Entries with model source code:
START

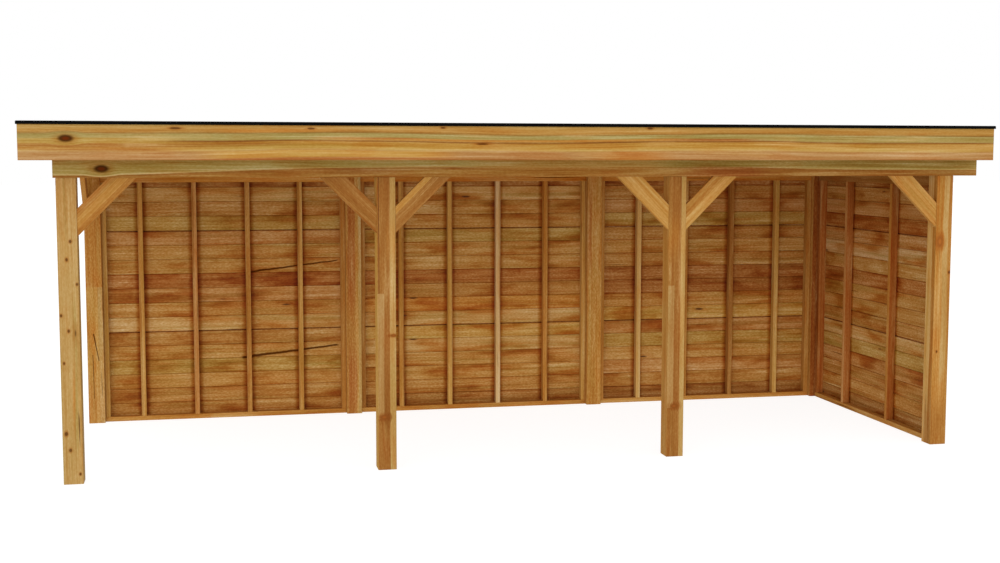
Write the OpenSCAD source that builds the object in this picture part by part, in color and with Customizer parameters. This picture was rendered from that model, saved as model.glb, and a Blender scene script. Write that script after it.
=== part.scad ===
// Freestanding timber veranda. Eight posts carry beams and a flat roof behind a
// fascia. The front has three open bays, the left side is open, and the back and
// the right side are boarded between the posts. The boards stand on the outside,
// so the studs and rails show from inside.
// The origin is at ground level, under the middle of the roof. +X runs along the
// front towards the boarded side, +Y runs to the back, and +Z is up.

/* [Frame] */
// Length over the outer faces of the end posts
frame_length = 7500; // [5400:10:10200]
// Depth over the outer faces of the front and rear posts
frame_depth = 2650; // [1900:10:4000]
// Side of the square posts
post_size = 150; // [100:5:200]
// Height of the posts, from the ground to the beams
post_height = 2375; // [1900:5:3000]
// Height of the beams
beam_height = 200; // [120:5:300]
// Thickness of the beams
beam_thickness = 70; // [45:5:100]
// Length of front and rear beam past the left posts
beam_overrun = 20; // [0:5:50]

/* [Braces] */
// Distance along the post and along the beam that a brace reaches
brace_reach = 450; // [350:10:700]
// Width of a brace across its face
brace_width = 150; // [80:5:200]
// Thickness of a brace
brace_thickness = 45; // [30:1:80]
// Distance from the outer face of the posts to the braces
brace_setback = 5; // [0:1:20]

/* [Walls] */
// Width of a stud along the wall
stud_width = 45; // [30:1:70]
// Depth of studs and rails through the wall
stud_depth = 70; // [45:1:75]
// Height of the bottom rails
bottom_rail_height = 45; // [30:1:100]
// Height of the top rails
top_rail_height = 90; // [45:1:140]
// Thickness of the cladding boards
cladding_thickness = 20; // [12:1:25]
// Distance from the ground to the cladding
cladding_ground_gap = 20; // [5:1:30]
// Distance from a post to the middle of the first stud, for each rear bay
back_stud_lead = [357, 406, 416]; // [200:1:500]
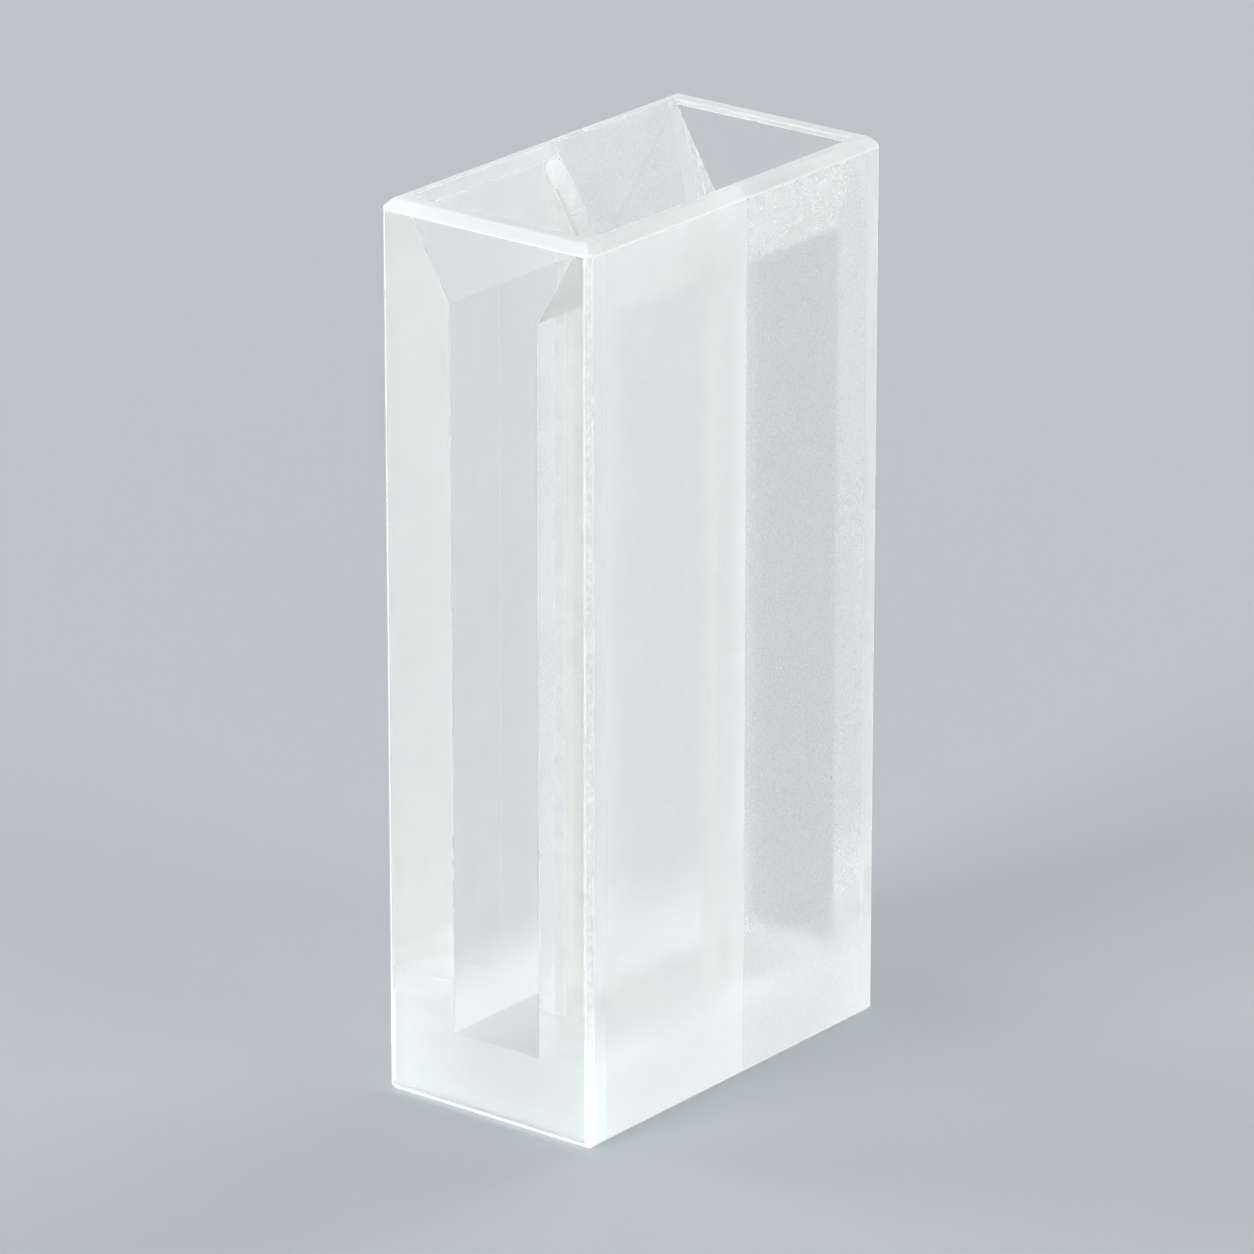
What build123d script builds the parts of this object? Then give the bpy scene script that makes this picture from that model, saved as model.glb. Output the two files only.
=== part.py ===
from build123d import *
import os

# A divided semi-micro cuvette with a 20 mm light path, bonded together from ground and
# polished glass.  Two slotted chambers stand one behind the other along Y, with a partition
# between them, and share one funnel-shaped mouth.
#
# Frame: +Z up, origin at the middle of the underside.  Light passes along Y, through the
# clear end windows.  The faces towards +X and -X are ground.  Millimetres.

# ---- driving dimensions -------------------------------------------------------------
WIDTH = 12.5            # outside, along X: fits the usual cell holder
HEIGHT = 45.0           # outside, along Z
LIGHT_PATH = 20.0       # between the two end windows, along Y
PLATE = 1.25            # glass sheet of the windows, side plates and partition
SLOT_WIDTH = 5.2        # chamber, along X
FLOOR = 3.6             # top of the solid base
KNEE = 40.4             # height at which the funnel starts to open
MOUTH_WIDTH = 10.7      # funnel at the rim, along X

PARTITION_TOP = 44.45   # tips of the partition's two arms
ARM_PROUD = 0.25        # how far the arms stand out of the funnel's slopes, along X
NOTCH_FLOOR = 40.0      # bottom of the partition's notch
NOTCH_RADIUS = 1.0      # inside corners of the notch
TIP_HEIGHT = 1.2        # height over which the arms' tips are rounded off

RIM_BEVEL = 0.5         # outer top edges
FOOT_BEVEL = 0.25       # outer bottom edges
CORNER_BEVEL = 0.3      # upright outer edges

# ---- worked out from them -----------------------------------------------------------
LENGTH = LIGHT_PATH + 2 * PLATE
CORE_WIDTH = WIDTH - 2 * PLATE                       # between the side plates
CHAMBER_LENGTH = (LIGHT_PATH - PLATE) / 2
WINDOW_FACE = LIGHT_PATH / 2                         # inner face of a window, from the middle
PARTITION_FACE = PLATE / 2                           # face of the partition, from the middle
FLARE = (MOUTH_WIDTH - SLOT_WIDTH) / 2 / (HEIGHT - KNEE)   # funnel: X gained for each Z


def funnel_half_width(z):
    """Half the width of the funnel at height z: the slot's, plus the flare above the knee."""
    return SLOT_WIDTH / 2 + (z - KNEE) * FLARE


def block(width, y_low, y_high, height=HEIGHT):
    """A block centred on X, standing on Z = 0, between two Y planes."""
    box = Box(width, y_high - y_low, height, align=(Align.CENTER, Align.MIN, Align.MIN))
    return Pos(0, y_low, 0) * box


def prism_along_y(points, length):
    """A closed outline of (x, z) points, carried along Y and centred on the origin."""
    outline = make_face(Plane.XZ * Polyline(*points, close=True))
    return extrude(outline, amount=length / 2, both=True)


def prism_along_x(points, length):
    """A closed outline of (y, z) points, carried along X and centred on the origin."""
    outline = make_face(Plane.YZ * Polyline(*points, close=True))
    return extrude(outline, amount=length / 2, both=True)


def bevelled_outline(half):
    """An upright section of the outer form, with its rim and foot bevels."""
    right = [
        (half - FOOT_BEVEL, 0),
        (half, FOOT_BEVEL),
        (half, HEIGHT - RIM_BEVEL),
        (half - RIM_BEVEL, HEIGHT),
    ]
    left = [(-across, z) for across, z in reversed(right)]
    return right + left


def outer_form():
    """The outside of the whole cell: all its edges are bevelled after the pieces are bonded."""
    plan = Rectangle(WIDTH, LENGTH)
    plan = chamfer(plan.vertices(), CORNER_BEVEL)
    upright = extrude(plan, amount=HEIGHT)
    across = prism_along_y(bevelled_outline(WIDTH / 2), LENGTH)
    along = prism_along_x(bevelled_outline(LENGTH / 2), WIDTH)
    return upright & across & along


def cavity():
    """The slot with its funnel, as one cutter along the whole light path."""
    above = HEIGHT + 1
    right = [
        (SLOT_WIDTH / 2, FLOOR),
        (SLOT_WIDTH / 2, KNEE),
        (funnel_half_width(above), above),
    ]
    left = [(-across, z) for across, z in reversed(right)]
    return prism_along_y(right + left, LIGHT_PATH)


def window(side):
    """A clear end window: side is -1 for the front one and +1 for the rear one."""
    faces = sorted((side * WINDOW_FACE, side * LENGTH / 2))
    return block(WIDTH, *faces) & outer_form()


def side_plate(side):
    """A ground side plate of the front chamber: it laps past the partition to its rear face."""
    plate = Box(PLATE, WINDOW_FACE + PARTITION_FACE, HEIGHT, align=(Align.CENTER, Align.MIN, Align.MIN))
    plate = Pos(side * (WIDTH - PLATE) / 2, -WINDOW_FACE, 0) * plate
    return (plate & outer_form()) - cavity()


def front_block():
    """The slotted block between the side plates: two cheeks and the base, in one piece."""
    return (block(CORE_WIDTH, -WINDOW_FACE, -PARTITION_FACE) & outer_form()) - cavity()


def rear_block():
    """The slotted block of the rear chamber, as wide as the cell, with the funnel in its top."""
    return (block(WIDTH, PARTITION_FACE, WINDOW_FACE) & outer_form()) - cavity()


def notch():
    """The notch in the partition: it follows the funnel, a little inside its slopes."""
    above = HEIGHT + 1
    right = [
        (funnel_half_width(NOTCH_FLOOR) - ARM_PROUD, NOTCH_FLOOR),
        (funnel_half_width(above) - ARM_PROUD, above),
    ]
    left = [(-across, z) for across, z in reversed(right)]
    cutter = prism_along_y(right + left, 4 * PLATE)
    low_corners = cutter.edges().filter_by(Axis.Y).group_by(Axis.Z)[0]
    return fillet(low_corners, NOTCH_RADIUS)


def partition():
    """The plate between the chambers: two arms up the funnel, with tips rounded in thickness."""
    shoulder = PARTITION_TOP - TIP_HEIGHT
    plate = block(CORE_WIDTH, -PARTITION_FACE, PARTITION_FACE, shoulder)
    rounding = extrude(Plane.YZ * Ellipse(PARTITION_FACE, TIP_HEIGHT), amount=CORE_WIDTH / 2, both=True)
    tips = Pos(0, 0, shoulder) * rounding
    return ((plate + tips) & outer_form()) - notch()


PIECES = {
    "front_window": window(-1),
    "rear_window": window(+1),
    "left_side_plate": side_plate(-1),
    "right_side_plate": side_plate(+1),
    "front_block": front_block(),
    "rear_block": rear_block(),
    "partition": partition(),
}

os.makedirs("parts", exist_ok=True)
for name, piece in PIECES.items():
    export_step(piece, f"parts/{name}.step")
    print(f"{name}: {piece.volume:.1f} cubic mm, {len(piece.solids())} solid")
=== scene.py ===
# %% [markdown]
# # A two-chamber glass cell
# A cuvette is a small glass box that holds a liquid in the light path of a photometer. This one is built
# the way glass shops build them: seven plates and blocks are ground to size, the faces that the light or
# the liquid meets are polished, and the pieces are fused face to face, which hides most of the joints.
# The CAD model gives every piece its size and place. Here each piece is made again as a closed glass body,
# so that light can be traced through it the way it goes through the real one.

# %% Load the frame
import bmesh
import bpy
import numpy as np
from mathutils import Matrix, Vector


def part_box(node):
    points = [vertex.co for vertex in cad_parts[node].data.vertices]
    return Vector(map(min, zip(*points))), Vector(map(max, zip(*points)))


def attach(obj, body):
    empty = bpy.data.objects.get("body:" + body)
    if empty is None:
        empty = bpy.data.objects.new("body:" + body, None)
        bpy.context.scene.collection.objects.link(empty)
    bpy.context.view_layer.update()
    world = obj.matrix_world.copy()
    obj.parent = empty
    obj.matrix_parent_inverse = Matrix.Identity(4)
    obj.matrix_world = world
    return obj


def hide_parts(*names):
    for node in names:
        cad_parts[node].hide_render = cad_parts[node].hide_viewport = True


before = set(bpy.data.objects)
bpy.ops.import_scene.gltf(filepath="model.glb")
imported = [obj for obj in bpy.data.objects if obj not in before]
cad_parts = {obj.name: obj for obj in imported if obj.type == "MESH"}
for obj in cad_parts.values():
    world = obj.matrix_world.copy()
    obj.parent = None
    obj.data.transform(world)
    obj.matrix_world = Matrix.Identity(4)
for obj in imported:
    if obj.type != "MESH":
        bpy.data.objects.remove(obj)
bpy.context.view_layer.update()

# %% [markdown]
# ## The sizes
# The frame gives the outer box of every piece, so the driving sizes are read from it. Only the cuts inside
# a piece, such as the slot's width, and the bevels have no box of their own. They are named in millimetres.

# %% Read the driving sizes
MM = 0.001


def size_mm(node, corner, axis):
    """One coordinate of a piece's box, in millimetres: corner 0 is the lowest and 1 the highest."""
    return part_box(node)[corner][axis] / MM


HALF_WIDTH = size_mm("front_window", 1, 0)
HEIGHT = size_mm("front_window", 1, 2)
HALF_LENGTH = size_mm("rear_window", 1, 1)
PATH_END = size_mm("rear_block", 1, 1)
PARTITION_REAR = size_mm("partition", 1, 1)
BLOCK_EDGE = size_mm("front_block", 1, 0)
PARTITION_TOP = size_mm("partition", 1, 2)

SLOT_EDGE = 2.6
SLOT_FLOOR = 3.6
KNEE = 40.4
MOUTH_EDGE = 5.35
NOTCH_FLOOR = 40.0
ARM_PROUD = 0.25
TIP_HEIGHT = 1.2
RIM_BEVEL = 0.5
FOOT_BEVEL = 0.25
CORNER_BEVEL = 0.3

FLARE = (MOUTH_EDGE - SLOT_EDGE) / (HEIGHT - KNEE)
SLOPE_TOP = KNEE + (BLOCK_EDGE - SLOT_EDGE) / FLARE
print(f"box {2 * HALF_WIDTH:.2f} x {2 * HALF_LENGTH:.2f} x {HEIGHT:.2f} mm")
print(f"the blocks' slopes end at {SLOPE_TOP:.2f} mm")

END

Challenge: Reproduce verbatim the lines above, from the line with "tips = Pos(0, 0, shoulder) * rounding" through the line with "for node in".

Response to this exercise:
    tips = Pos(0, 0, shoulder) * rounding
    return ((plate + tips) & outer_form()) - notch()


PIECES = {
    "front_window": window(-1),
    "rear_window": window(+1),
    "left_side_plate": side_plate(-1),
    "right_side_plate": side_plate(+1),
    "front_block": front_block(),
    "rear_block": rear_block(),
    "partition": partition(),
}

os.makedirs("parts", exist_ok=True)
for name, piece in PIECES.items():
    export_step(piece, f"parts/{name}.step")
    print(f"{name}: {piece.volume:.1f} cubic mm, {len(piece.solids())} solid")
=== scene.py ===
# %% [markdown]
# # A two-chamber glass cell
# A cuvette is a small glass box that holds a liquid in the light path of a photometer. This one is built
# the way glass shops build them: seven plates and blocks are ground to size, the faces that the light or
# the liquid meets are polished, and the pieces are fused face to face, which hides most of the joints.
# The CAD model gives every piece its size and place. Here each piece is made again as a closed glass body,
# so that light can be traced through it the way it goes through the real one.

# %% Load the frame
import bmesh
import bpy
import numpy as np
from mathutils import Matrix, Vector


def part_box(node):
    points = [vertex.co for vertex in cad_parts[node].data.vertices]
    return Vector(map(min, zip(*points))), Vector(map(max, zip(*points)))


def attach(obj, body):
    empty = bpy.data.objects.get("body:" + body)
    if empty is None:
        empty = bpy.data.objects.new("body:" + body, None)
        bpy.context.scene.collection.objects.link(empty)
    bpy.context.view_layer.update()
    world = obj.matrix_world.copy()
    obj.parent = empty
    obj.matrix_parent_inverse = Matrix.Identity(4)
    obj.matrix_world = world
    return obj


def hide_parts(*names):
    for node in names:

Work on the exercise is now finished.